For Lacrosse Coverage, ESPNU Fills Dual Role: Broadcaster/Promoter

By Carolyn Braff

Lacrosse is one of the nation’s fastest-growing sports — at least at the high school level — and ESPNU is doing its best to speed that growth at the college level as well. The network began its lacrosse coverage last weekend, boosting its game-day content by miking a coach and getting student-athletes involved in the production. With more than half of this season’s 45 televised games scheduled to be in HD, ESPNU is positioning itself as lacrosse’s biggest advocate in 2009.

“What we’re doing is being a strong custodian for the game,” explains John Vassallo, senior coordinating producer for lacrosse coverage on ESPNU. “One of our objectives this year is to grow viewers commensurate with how the sport is growing nationally. What really challenges us is how do we get behind the scenes without compromising the game? That’s our primary mandate every year.”

This year, going behind the scenes means giving viewers more access than ever before. The season’s opening weekend included miking Johns Hopkins head coach Dave Pietramala, and four more coaches will be miked at this weekend’s Konica Minolta Face-Off Classic in Baltimore. Sound-bite packages will be rolled out throughout the broadcasts, highlighting the coaching styles of Hopkins’s Pietramala, Princeton’s Bill Tierney, Maryland’s Dave Cottle, and Duke’s John Danowski.

“We are refining how we cover the game,” Vassallo explains. “We try to keep the game sacred, covering it as purely and effectively as we can, but, at the same time, try to get access where we can. We try to build up relationships with the coaches so they will consider wearing microphones and allow us into their locker rooms. That gives the viewers the kind of access that they’re becoming accustomed to.”

In addition, last week, a student-athlete from Johns Hopkins used an ESPNU flip camera all week to shoot practice and some campus-life scenes, which became just as valuable to the game coverage as the on-the-field action.

“On ESPNU, our viewers not only want to watch Maryland-Hopkins for the athleticism on the field but for the lacrosse traditions that happen on a Saturday,” Vassallo says. “There’s forever a balance between the proper documentation of the game and using downtime to drive home what makes the game special, a particular student-athlete special, the program special, and the university special.”

Generally, Vassallo, says, athletic departments give ESPNU a tremendous amount of cooperation when it comes to access, so it is up to his team to ensure that such access to color stories does not impinge on the integrity of the game.

Also helping to maintain the game’s integrity is ESPN’s commitment to HD. Of the 45 lacrosse games ESPN will broadcast this year, 23 will be in HD, including this weekend’s Konica Minolta Face-Off Classic on ESPNU HD. Any time a sport is shown in high-definition, Vassallo says, it helps bring casual viewers to the game. However, no matter how beautiful that 16:9 picture is, he adds, the production team must remember that it is providing content for a 4:3 audience as well.

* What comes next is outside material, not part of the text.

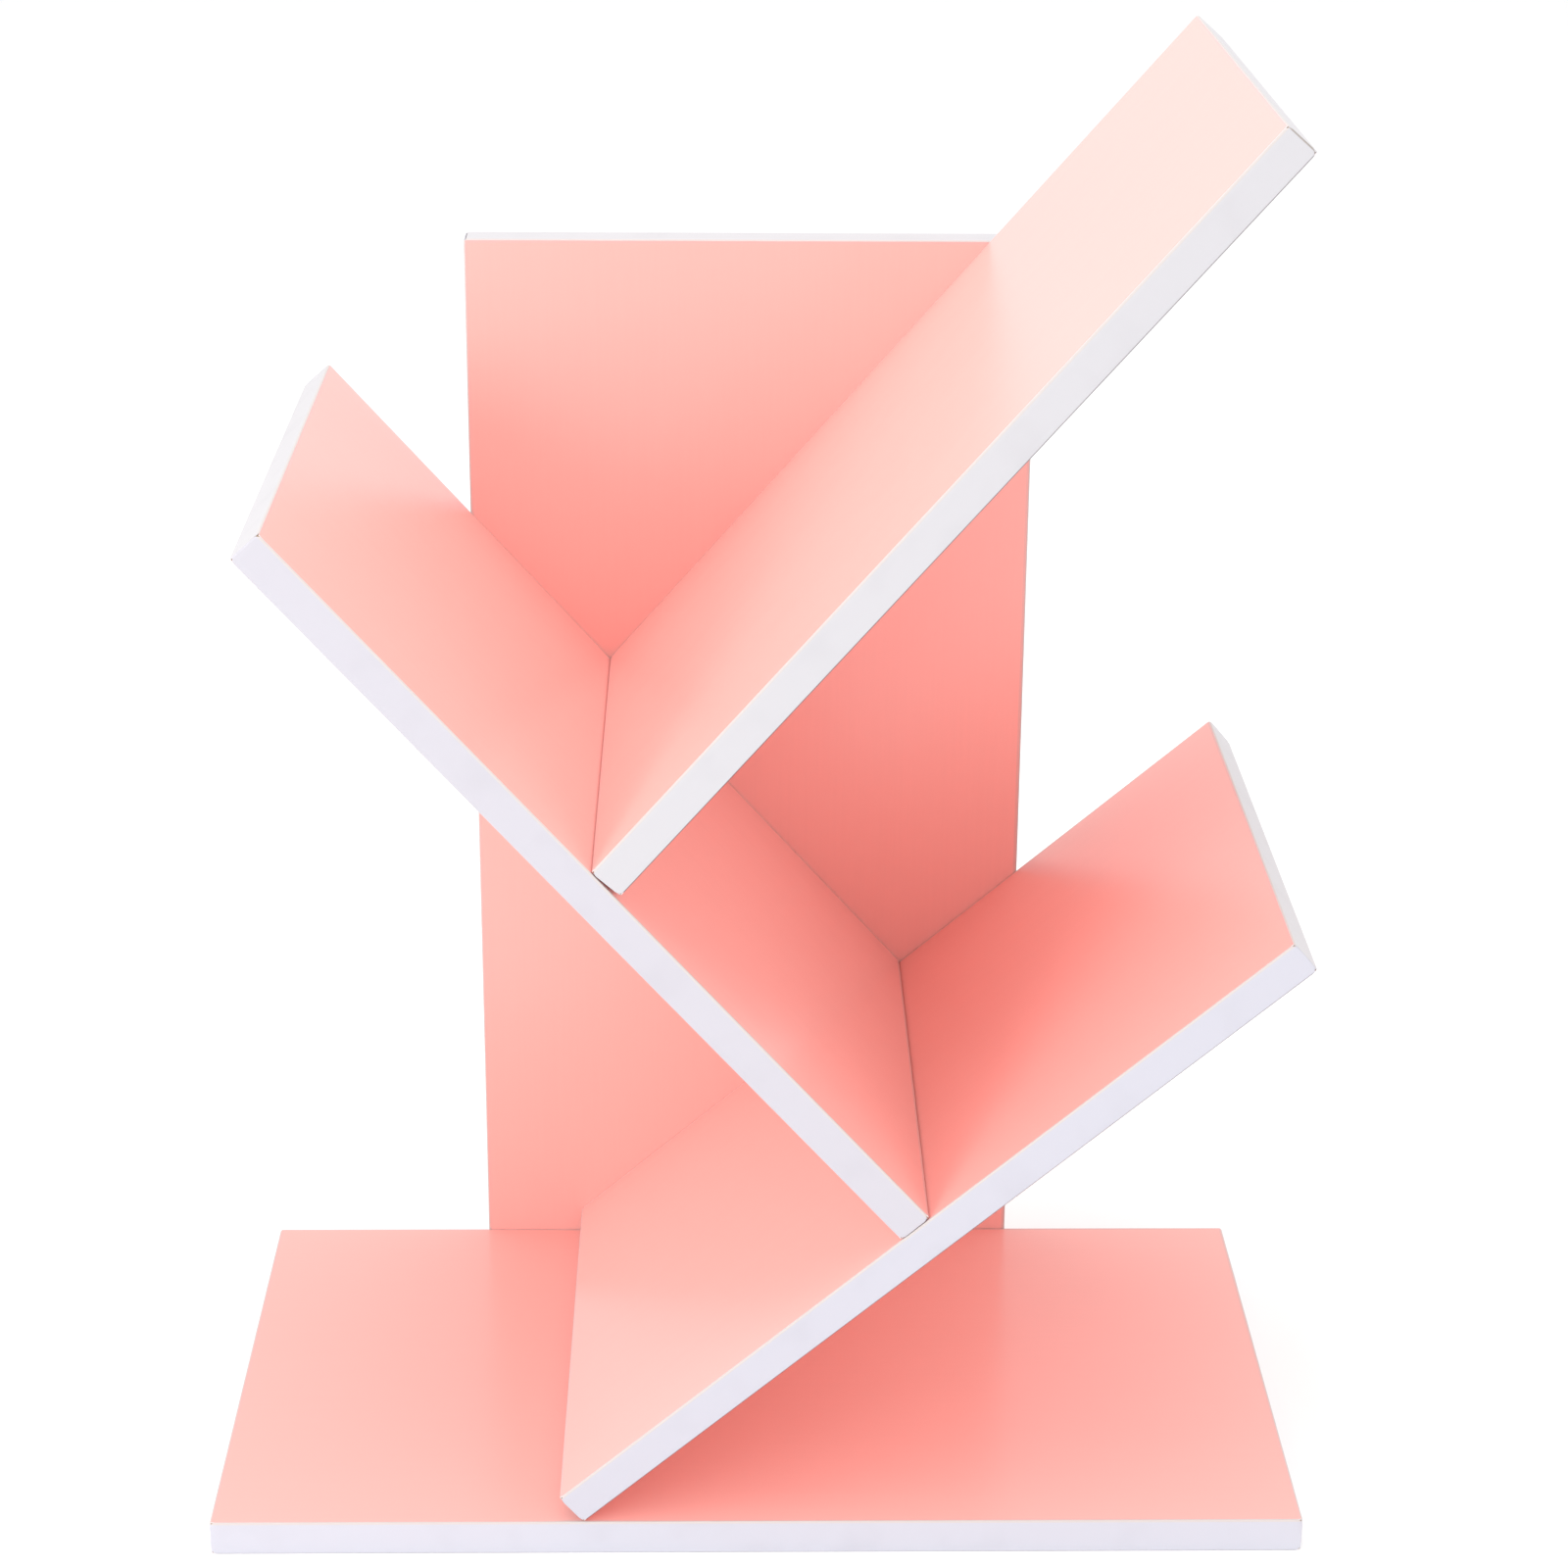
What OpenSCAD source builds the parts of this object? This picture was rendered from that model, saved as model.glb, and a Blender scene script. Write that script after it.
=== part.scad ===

“One of our challenges with lacrosse is, how can we bring the viewer close enough to the action but not too close that you lose the left-to-right passing when you’re in the settle area,” Vassallo explains. “While the experience is improved for the HD viewer, for the SD viewer, you still have to cover the game as if you’re viewing it on a 4:3 monitor. So it’s a balance. We’d like to push the envelope a little bit, but you can’t push it too much, because, if you lose the SD viewer, then you’re gaining one and losing another.”

Similarly, Vassallo hopes the network’s coverage will strike a balance between giving avid fans the in-depth coverage they crave, while simultaneously offering a bridge to bring casual viewers closer to the game. ESPNU’s analysts strive to teach the game as much as they discuss it, being careful not to miss any face-offs or upset the game coverage, which Vassallo deems sacred.

“You want to document the action, but you want to use opportunities to go to wireless-mike material, take people inside the huddles, run a feature on what the Hopkins team takes during the week,” Vassallo explains. “With lacrosse, you don’t have sanctioned TV stoppages, and the flow of the game is very important, so that’s one of the challenges that keeps me up at night: how do we draw the new viewers without losing the existing ones.”

One way to do so is to televise more games in prominent time slots. To that end, ESPN is working with the NCAA to make some changes to Championship Weekend, the lacrosse final four, which takes place annually on Memorial Day weekend. The times of Saturday’s semifinal games have been adjusted in recent years to try to attract maximum viewership, and the latest conversations have Monday’s national championship game, which is broadcast on ESPN, moving to primetime.

“That can be a little bit of a matrix for our programming group to deal with, as far as clearing the time on what’s a very busy sports weekend,” Vassallo explains. “But the lacrosse coaches and the committees are very forward-thinking. It’s much easier to grow a sport like this when you have coaches and NCAA committee members that trust us. You need that relationship to take steps toward making the product more televisable and moving it into viewing windows that are as effective as they can be.”